A classifier that takes an image containing a paragraph written in Arabic and classifies the paragraph into one of four fonts: Scheherazade New, Marhey, Lemonada, or IBM Plex Sans Arabic.
-
Provide the Dataset:
- Ensure you have a dataset in a zip file named
data.zip
. - Place the
data.zip
file in the root directory of the project.
- Ensure you have a dataset in a zip file named
-
Open the Jupyter Notebook:
- Open the
Predict.ipynb
notebook.
- Open the
-
Run All Cells:
- In the Jupyter Notebook, select
Cell
from the top menu. - Click on
Run All
to execute all the cells in the notebook.

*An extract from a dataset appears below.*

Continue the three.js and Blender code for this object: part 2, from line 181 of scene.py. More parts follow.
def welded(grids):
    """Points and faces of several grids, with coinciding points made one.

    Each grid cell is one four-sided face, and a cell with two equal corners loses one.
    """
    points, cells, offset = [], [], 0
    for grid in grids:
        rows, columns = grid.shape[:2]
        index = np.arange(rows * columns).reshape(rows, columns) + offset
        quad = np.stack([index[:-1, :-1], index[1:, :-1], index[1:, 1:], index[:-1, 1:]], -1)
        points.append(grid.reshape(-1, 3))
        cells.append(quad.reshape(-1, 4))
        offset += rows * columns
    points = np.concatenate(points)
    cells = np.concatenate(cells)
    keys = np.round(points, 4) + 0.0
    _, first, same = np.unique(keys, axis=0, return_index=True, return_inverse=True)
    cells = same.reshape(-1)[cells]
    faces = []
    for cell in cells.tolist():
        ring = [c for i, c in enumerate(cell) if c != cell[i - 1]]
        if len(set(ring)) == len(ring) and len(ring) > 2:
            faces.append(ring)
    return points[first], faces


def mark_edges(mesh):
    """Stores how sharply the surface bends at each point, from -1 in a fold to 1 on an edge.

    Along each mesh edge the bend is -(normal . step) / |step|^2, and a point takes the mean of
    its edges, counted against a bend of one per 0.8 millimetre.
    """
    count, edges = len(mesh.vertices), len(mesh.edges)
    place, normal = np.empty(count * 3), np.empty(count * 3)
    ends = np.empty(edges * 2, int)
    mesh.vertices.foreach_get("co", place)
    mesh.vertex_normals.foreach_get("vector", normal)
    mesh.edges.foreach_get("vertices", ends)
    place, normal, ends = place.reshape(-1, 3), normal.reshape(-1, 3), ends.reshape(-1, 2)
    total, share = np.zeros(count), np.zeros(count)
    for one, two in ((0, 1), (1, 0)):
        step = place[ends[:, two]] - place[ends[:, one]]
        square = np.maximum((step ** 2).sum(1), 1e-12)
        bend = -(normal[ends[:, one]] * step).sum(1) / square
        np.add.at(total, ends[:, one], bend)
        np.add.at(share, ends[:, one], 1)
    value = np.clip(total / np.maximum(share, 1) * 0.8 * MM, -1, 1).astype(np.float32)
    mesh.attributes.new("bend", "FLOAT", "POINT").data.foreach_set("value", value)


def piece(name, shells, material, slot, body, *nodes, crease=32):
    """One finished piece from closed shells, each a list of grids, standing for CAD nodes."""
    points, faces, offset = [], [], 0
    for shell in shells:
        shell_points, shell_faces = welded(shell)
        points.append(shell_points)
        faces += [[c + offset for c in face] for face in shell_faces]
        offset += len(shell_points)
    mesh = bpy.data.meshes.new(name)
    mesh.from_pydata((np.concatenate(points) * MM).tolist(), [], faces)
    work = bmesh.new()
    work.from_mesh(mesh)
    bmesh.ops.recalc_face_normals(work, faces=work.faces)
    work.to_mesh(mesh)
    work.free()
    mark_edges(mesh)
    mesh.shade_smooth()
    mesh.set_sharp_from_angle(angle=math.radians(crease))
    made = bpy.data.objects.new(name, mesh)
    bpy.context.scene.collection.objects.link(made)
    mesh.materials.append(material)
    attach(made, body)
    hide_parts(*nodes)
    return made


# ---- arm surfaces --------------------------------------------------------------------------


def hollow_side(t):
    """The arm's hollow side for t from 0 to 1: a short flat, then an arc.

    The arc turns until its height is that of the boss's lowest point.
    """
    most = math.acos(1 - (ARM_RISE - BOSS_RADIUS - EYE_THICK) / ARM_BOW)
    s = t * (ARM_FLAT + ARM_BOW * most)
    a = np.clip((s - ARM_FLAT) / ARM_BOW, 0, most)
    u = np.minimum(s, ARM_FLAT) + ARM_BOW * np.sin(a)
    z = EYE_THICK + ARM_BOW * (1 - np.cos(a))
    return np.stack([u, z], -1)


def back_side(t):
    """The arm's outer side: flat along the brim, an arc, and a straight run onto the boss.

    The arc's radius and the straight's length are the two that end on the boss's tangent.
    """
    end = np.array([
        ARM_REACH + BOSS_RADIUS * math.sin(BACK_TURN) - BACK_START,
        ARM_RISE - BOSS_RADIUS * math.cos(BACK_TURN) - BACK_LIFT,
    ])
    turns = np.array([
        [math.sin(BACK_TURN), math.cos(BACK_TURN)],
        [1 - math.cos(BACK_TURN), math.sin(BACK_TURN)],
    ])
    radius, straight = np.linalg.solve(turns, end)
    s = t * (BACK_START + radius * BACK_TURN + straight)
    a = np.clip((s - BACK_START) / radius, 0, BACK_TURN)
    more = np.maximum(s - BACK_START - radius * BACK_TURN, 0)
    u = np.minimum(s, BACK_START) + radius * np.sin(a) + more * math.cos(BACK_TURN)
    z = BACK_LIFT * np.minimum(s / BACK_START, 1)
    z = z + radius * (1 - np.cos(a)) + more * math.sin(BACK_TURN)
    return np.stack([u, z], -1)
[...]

- In the Jupyter Notebook, select
Within each directory, you will find a README explaining its contents; please view them to understand the flow.
The preprocessing stage involves several steps to enhance the quality of the input images:
- Noise Removal: Salt and pepper noise is removed using median filters.

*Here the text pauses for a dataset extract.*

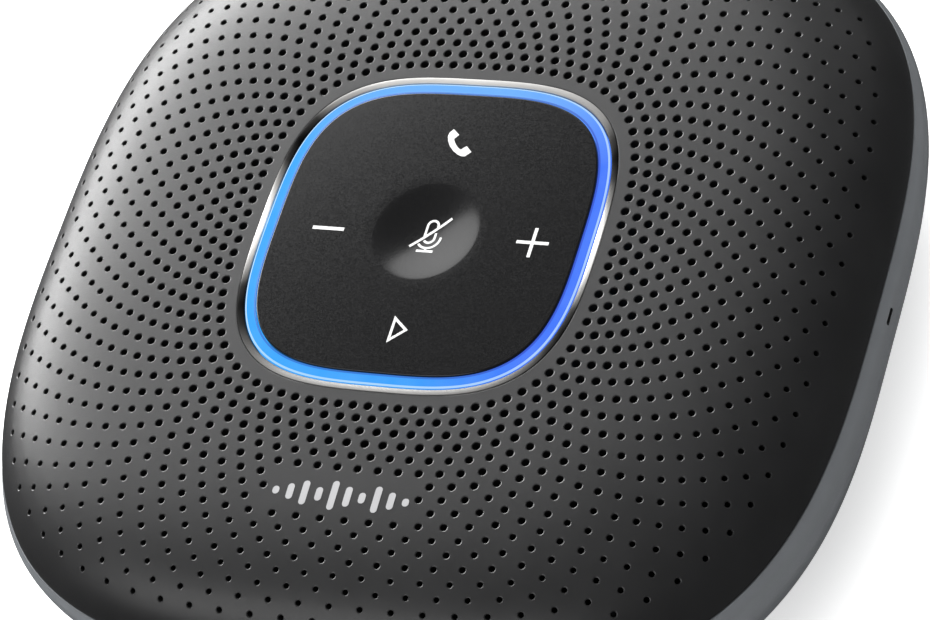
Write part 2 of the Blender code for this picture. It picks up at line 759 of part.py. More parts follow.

- Binarization: Images are binarized using Otsu's thresholding technique.
- Foreground/Background Correction: Any reversals between the foreground and background are fixed by examining the image borders.

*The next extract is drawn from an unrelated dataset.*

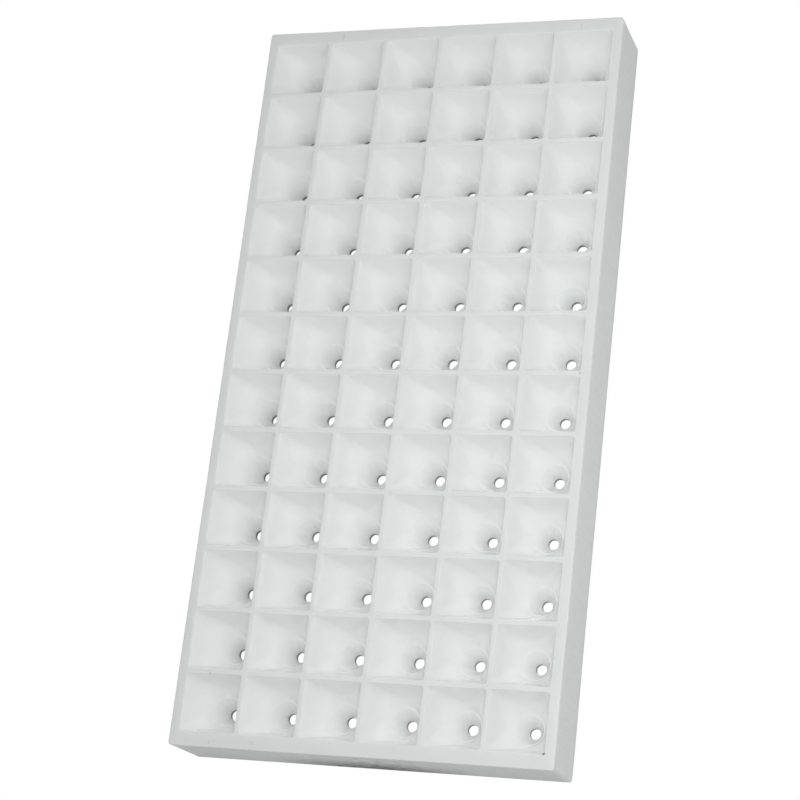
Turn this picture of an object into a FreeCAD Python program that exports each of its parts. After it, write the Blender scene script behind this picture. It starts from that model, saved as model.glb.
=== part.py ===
import FreeCAD, Part
import math
import os

# Expanded-polystyrene plug tray: one foam moulding with a grid of square cells that taper
# to a round throat, a round well and a drain hole. The moulding is written as its walls and
# ribs, which meet face to face and together fill it exactly, so every cell stays open.
# Origin: centre of the underside. +X runs across the tray, +Y along it, +Z up.

# ---- Driving dimensions (millimetres) ----
columns = 6              # cells across the tray
rows = 12                # cells along the tray
cell_opening = 49.4      # side of a cell's square mouth
rib_top = 4.4            # flat top of a rib between two cells
side_rim = 9.1           # rim from the outer cells to a long side
end_rim = 12.75          # rim from the outer cells to a short end
tray_height = 61.5       # underside to rim
mouth_corner = 2.2       # corner radius of the mouth, in plan
throat_depth = 28.0      # below the rim, where the square mouth has become round
throat_radius = 17.0
shoulder_depth = 39.5    # below the rim, where the taper ends on a small ledge
shoulder_radius = 12.4
ledge_drop = 0.8         # fall of the ledge from the taper to the well
well_radius = 11.7       # mouth of the well under the ledge
drain_radius = 4.7
floor_thickness = 5.0    # length of the drain hole
round_flat = 0.6         # straight left between the corner arcs of a round section
outer_corner = 2.0       # radius of the tray's four upright corners
end_root = 4.4           # strip of the end rim that belongs to the roots behind the end slab

# ---- Sizes that follow ----
pitch = cell_opening + rib_top
tray_width = columns * cell_opening + (columns - 1) * rib_top + 2 * side_rim
tray_length = rows * cell_opening + (rows - 1) * rib_top + 2 * end_rim
slab_thickness = end_rim - end_root
slab_inner_y = tray_length / 2 - slab_thickness
drain_depth = tray_height - floor_thickness

NORTH = FreeCAD.Vector(0, 1, 0)
SOUTH = FreeCAD.Vector(0, -1, 0)
EAST = FreeCAD.Vector(1, 0, 0)
WEST = FreeCAD.Vector(-1, 0, 0)


def column_x(column):
    return (column - (columns - 1) / 2) * pitch


def row_y(row):
    """Row 0 is at the head, the +Y end."""
    return ((rows - 1) / 2 - row) * pitch


def round_section(depth, radius):
    return depth, radius, radius - round_flat / 2


# Sections of a cell from rim to underside: depth, half width, corner radius.
cell_sections = [
    (0.0, cell_opening / 2, mouth_corner),
    round_section(throat_depth, throat_radius),
    round_section(shoulder_depth, shoulder_radius),
    round_section(shoulder_depth + ledge_drop, well_radius),
    round_section(drain_depth, drain_radius),
    round_section(tray_height, drain_radius),
]


def diagonal_reach(half, corner):
    """Half width of the square whose corners lie in the middle of the corner arcs."""
    return half - corner * (1 - math.cos(math.radians(45)))


def flank(centre, outward, along, half, corner):
    """One side of a cell's outline, from the middle of one corner arc to the next."""
    straight = half - corner
    reach = diagonal_reach(half, corner)
    bend_out = straight + corner * math.cos(math.radians(22.5))
    bend_along = straight + corner * math.sin(math.radians(22.5))
    first = centre + outward * reach - along * reach
    first_bend = centre + outward * bend_out - along * bend_along
    start = centre + outward * half - along * straight
    end = centre + outward * half + along * straight
    last_bend = centre + outward * bend_out + along * bend_along
    last = centre + outward * reach + along * reach
    return [
        Part.Arc(first, first_bend, start).toShape(),
        Part.LineSegment(start, end).toShape(),
        Part.Arc(end, last_bend, last).toShape(),
    ]


def end_points(edge):
    """Start and end of an edge in the direction that it was drawn."""
    return edge.valueAt(edge.FirstParameter), edge.valueAt(edge.LastParameter)


def closed_wire(edges):
    """Joins the edges in order, with a straight line wherever two of them are apart."""
    joined = []
    for edge, following in zip(edges, edges[1:] + edges[:1]):
        joined.append(edge)
        gap_start = end_points(edge)[1]
        gap_end = end_points(following)[0]
        if gap_start.distanceToPoint(gap_end) > 1e-6:
            joined.append(Part.LineSegment(gap_start, gap_end).toShape())
    return Part.Wire(joined)


def stacked_solid(section_edges):
    """A solid through one outline at each cell section, straight between them."""
    wires = [closed_wire(section_edges(*section)) for section in cell_sections]
    return Part.makeLoft(wires, True, True)


def cell_centre(column, row, depth):
    return FreeCAD.Vector(column_x(column), row_y(row), tray_height - depth)


def flanks_up(column, outward, depth, half, corner):
    """The sides of a whole column of cells that face one way, drawn towards the head."""
    edges = []
    for row in reversed(range(rows)):
        edges += flank(cell_centre(column, row, depth), outward, NORTH, half, corner)
    return edges


def flanks_down(column, outward, depth, half, corner):
    edges = []
    for row in range(rows):
        edges += flank(cell_centre(column, row, depth), outward, SOUTH, half, corner)
    return edges


def slab_line(x_from, x_to, y, depth):
    """The edge along the inside of an end slab."""
    z = tray_height - depth
    return Part.LineSegment(FreeCAD.Vector(x_from, y, z), FreeCAD.Vector(x_to, y, z)).toShape()


def long_rib(left_column):
    """The rib between two columns of cells, from one end slab to the other."""
    def outline(depth, half, corner):
        reach = diagonal_reach(half, corner)
        left_x = column_x(left_column) + reach
        right_x = column_x(left_column + 1) - reach
        edges = flanks_up(left_column, EAST, depth, half, corner)
        edges.append(slab_line(left_x, right_x, slab_inner_y, depth))
        edges += flanks_down(left_column + 1, WEST, depth, half, corner)
        edges.append(slab_line(right_x, left_x, -slab_inner_y, depth))
        return edges
    return stacked_solid(outline)


def side_wall_left():
    """The outer wall on the -X side, between the end slabs."""
    def outline(depth, half, corner):
        inner_x = column_x(0) - diagonal_reach(half, corner)
        outer_x = -tray_width / 2
        edges = flanks_down(0, WEST, depth, half, corner)
        edges.append(slab_line(inner_x, outer_x, -slab_inner_y, depth))
        edges.append(slab_line(outer_x, inner_x, slab_inner_y, depth))
        return edges
    return stacked_solid(outline)


def cross_rib_block(row):
    """One span of the rib between a row and the next, in the first column."""
    def outline(depth, half, corner):
        above = flank(cell_centre(0, row, depth), SOUTH, EAST, half, corner)
        below = flank(cell_centre(0, row + 1, depth), NORTH, WEST, half, corner)
        return above + below
    return stacked_solid(outline)


def end_root_block():
    """The foam between the head slab and the first row's cell, in the first column."""
    def outline(depth, half, corner):
        reach = diagonal_reach(half, corner)
        edges = flank(cell_centre(0, 0, depth), NORTH, WEST, half, corner)
        edges.append(slab_line(column_x(0) - reach, column_x(0) + reach, slab_inner_y, depth))
        return edges
    return stacked_solid(outline)


def end_slab():
    """The flat outer slab of the head end, with the tray's two upright corners rounded."""
    half_width = tray_width / 2
    end_y = tray_length / 2
    bend = outer_corner * (1 - math.cos(math.radians(45)))
    right_arc = Part.Arc(
        FreeCAD.Vector(half_width, end_y - outer_corner, 0),
        FreeCAD.Vector(half_width - bend, end_y - bend, 0),
        FreeCAD.Vector(half_width - outer_corner, end_y, 0)).toShape()
    left_arc = Part.Arc(
        FreeCAD.Vector(outer_corner - half_width, end_y, 0),
        FreeCAD.Vector(bend - half_width, end_y - bend, 0),
        FreeCAD.Vector(-half_width, end_y - outer_corner, 0)).toShape()
    inner_line = slab_line(-half_width, half_width, slab_inner_y, tray_height)
    face = Part.Face(closed_wire([right_arc, left_arc, inner_line]))
    return face.extrude(FreeCAD.Vector(0, 0, tray_height))


def across_columns(block):
    """The same block in every column."""
    copies = []
    for column in range(columns):
        copy = block.copy()
        copy.translate(FreeCAD.Vector(column * pitch, 0, 0))
        copies.append(copy)
    return copies


def half_turn(shape):
    """The shape turned about the upright axis, from one side or end to the other."""
    turned = shape.copy()
    turned.rotate(FreeCAD.Vector(0, 0, 0), FreeCAD.Vector(0, 0, 1), 180)
    return turned


def build_nodes():
    left_wall = side_wall_left()
    head = Part.makeCompound([end_slab()] + across_columns(end_root_block()))
    nodes = {
        "side_wall_left": left_wall,
        "side_wall_right": half_turn(left_wall),
        "end_wall_head": head,
        "end_wall_foot": half_turn(head),
    }
    for number in range(1, columns):
        nodes[f"long_rib_{number}"] = long_rib(number - 1)
    for number in range(1, rows):
        blocks = across_columns(cross_rib_block(number - 1))
        nodes[f"cross_rib_{number:02d}"] = Part.makeCompound(blocks)
    return nodes


os.makedirs("parts", exist_ok=True)
for name, shape in build_nodes().items():
    shape.exportStep(f"parts/{name}.step")
    print(name, "solids", len(shape.Solids), "volume cm3", round(shape.Volume / 1000, 1))
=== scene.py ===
# %% [markdown]
# # A foam plug tray
# This lesson builds the looks of a seedling tray: one block of white expanded polystyrene
# with 72 tapering cells. The frame already holds the tray as walls and ribs for collision.
# The real tray has no seams between those walls, so the looks are one continuous mesh
# that stands for all of them, with the bead skin that steam-moulded foam has.

# %% Load the frame
import math

import bmesh
import bpy
from mathutils import Matrix, Vector, noise


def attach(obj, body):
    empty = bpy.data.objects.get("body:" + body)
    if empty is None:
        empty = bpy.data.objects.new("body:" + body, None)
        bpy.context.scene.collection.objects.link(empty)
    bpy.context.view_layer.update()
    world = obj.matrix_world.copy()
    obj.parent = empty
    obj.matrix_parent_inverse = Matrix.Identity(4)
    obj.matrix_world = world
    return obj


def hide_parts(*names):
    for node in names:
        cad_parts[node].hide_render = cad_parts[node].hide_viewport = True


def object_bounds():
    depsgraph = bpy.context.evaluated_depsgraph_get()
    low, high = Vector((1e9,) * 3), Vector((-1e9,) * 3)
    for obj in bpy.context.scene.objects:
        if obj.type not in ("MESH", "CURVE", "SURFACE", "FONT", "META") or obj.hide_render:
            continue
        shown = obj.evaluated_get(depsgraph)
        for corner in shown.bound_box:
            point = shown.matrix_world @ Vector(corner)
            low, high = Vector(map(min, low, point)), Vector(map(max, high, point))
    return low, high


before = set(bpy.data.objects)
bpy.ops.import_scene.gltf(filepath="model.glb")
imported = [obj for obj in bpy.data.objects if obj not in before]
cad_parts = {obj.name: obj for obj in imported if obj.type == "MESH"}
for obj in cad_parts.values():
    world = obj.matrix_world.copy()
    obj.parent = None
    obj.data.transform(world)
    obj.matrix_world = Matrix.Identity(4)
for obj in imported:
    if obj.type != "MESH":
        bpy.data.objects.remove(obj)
cad_low, cad_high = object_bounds()
MM = 0.001
print("frame nodes:", len(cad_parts), "size mm:", [round(v / MM, 1) for v in cad_high - cad_low])

# %% [markdown]
# ## The tray's measures
# A cell is a square mouth that tapers to a round throat, then a round well, then a drain
# hole. The outside follows the frame's box. The cells' sizes are written here again, equal to
# those of the frame's ribs, so they have to be changed together.

# %% Measures in metres
COLUMNS, ROWS = 6, 12
CELL_OPENING = 49.4 * MM
RIB_TOP = 4.4 * MM
PITCH = CELL_OPENING + RIB_TOP
RIM_HEIGHT = cad_high.z
SKIN_MARGIN = 0.35 * MM        # the foam skin stays this far inside the frame's box
HALF_WIDTH = cad_high.x - SKIN_MARGIN
HALF_LENGTH = cad_high.y - SKIN_MARGIN
TOP_Z = RIM_HEIGHT - SKIN_MARGIN
UNDER_Z = cad_low.z
noise.seed_set(72)
print("pitch mm:", round(PITCH / MM, 2), "cells:", COLUMNS * ROWS)

# %% [markdown]
# ## The camera
# The tray is seen from high over its near right corner with a long lens, as in a catalogue
# picture. A camera on a long lens keeps the upright walls nearly parallel. Its place is given
# by which way round, how high and how far it is, and by how much the camera is rolled, so the
# long side runs up the picture.

# %% Camera
VIEW_AZIMUTH = math.radians(48.01)
VIEW_ELEVATION = math.radians(63.49)
VIEW_ROLL = math.radians(44.283)
VIEW_DISTANCE = 1.8630
VIEW_TARGET = Vector((0.00226, -0.02562, 0.0615))
back = Vector((
    math.sin(VIEW_AZIMUTH) * math.cos(VIEW_ELEVATION),
    -math.cos(VIEW_AZIMUTH) * math.cos(VIEW_ELEVATION),
    math.sin(VIEW_ELEVATION)))
camera_data = bpy.data.cameras.new("catalogue_camera")
camera_data.lens = 97.68
camera_data.sensor_width = 36.0
camera = bpy.data.objects.new("catalogue_camera", camera_data)
bpy.context.scene.collection.objects.link(camera)
level = (-back).to_track_quat("-Z", "Y").to_matrix()
camera.matrix_world = (
    Matrix.Translation(VIEW_TARGET + back * VIEW_DISTANCE)
    @ (level @ Matrix.Rotation(-VIEW_ROLL, 3, "Z")).to_4x4())
bpy.context.scene.camera = camera
print("camera at", [round(v, 3) for v in camera.matrix_world.translation])

# %% [markdown]
# ## The shape of a cell
# The mould's plug for each cell starts square and becomes round on the way down. In plan each
# section is a rounded square, given by a half width and a corner radius. Both change steadily
# with depth, which gives flat flanks that narrow to a point and conical corners that widen.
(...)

- Rotation Correction: Rotations are corrected by drawing a bounding box around the text, calculating the angle of the box, and adjusting it accordingly.
- Cropping: Images are cropped to retain only the text portion.
For feature selection and extraction, we experimented with various methods before finalizing on the best approach:
- Initial Experiments: Gabor Features and Laws Energy Measures were tested but did not yield satisfactory results.
- Final Approach: We use a combination of SIFT (Scale-Invariant Feature Transform) and BoVW (Bag of Visual Words) features. SIFT features are extracted from each image and fed into a trained KMeans model, which assigns each feature vector to one of 200 clusters. A histogram of these assignments forms a 200-dimensional vector, which serves as the final feature vector.
Various models were tested to find the best performance:
- Models Tested: Logistic regression, decision trees, random forests, XGBoost, shallow neural networks, and convolutional neural networks on raw images.
- Best Model: The best performance was achieved with an SVM (Support Vector Machine) model with a polynomial kernel, using the SIFT + BoVW features.
The performance of the final model is highly impressive:
- Accuracy: The model achieves an accuracy of 99.875% on the test set, correctly classifying 799 out of 800 examples.
- F1-Score: The F1-score is very close to 1.00, indicating excellent precision and recall.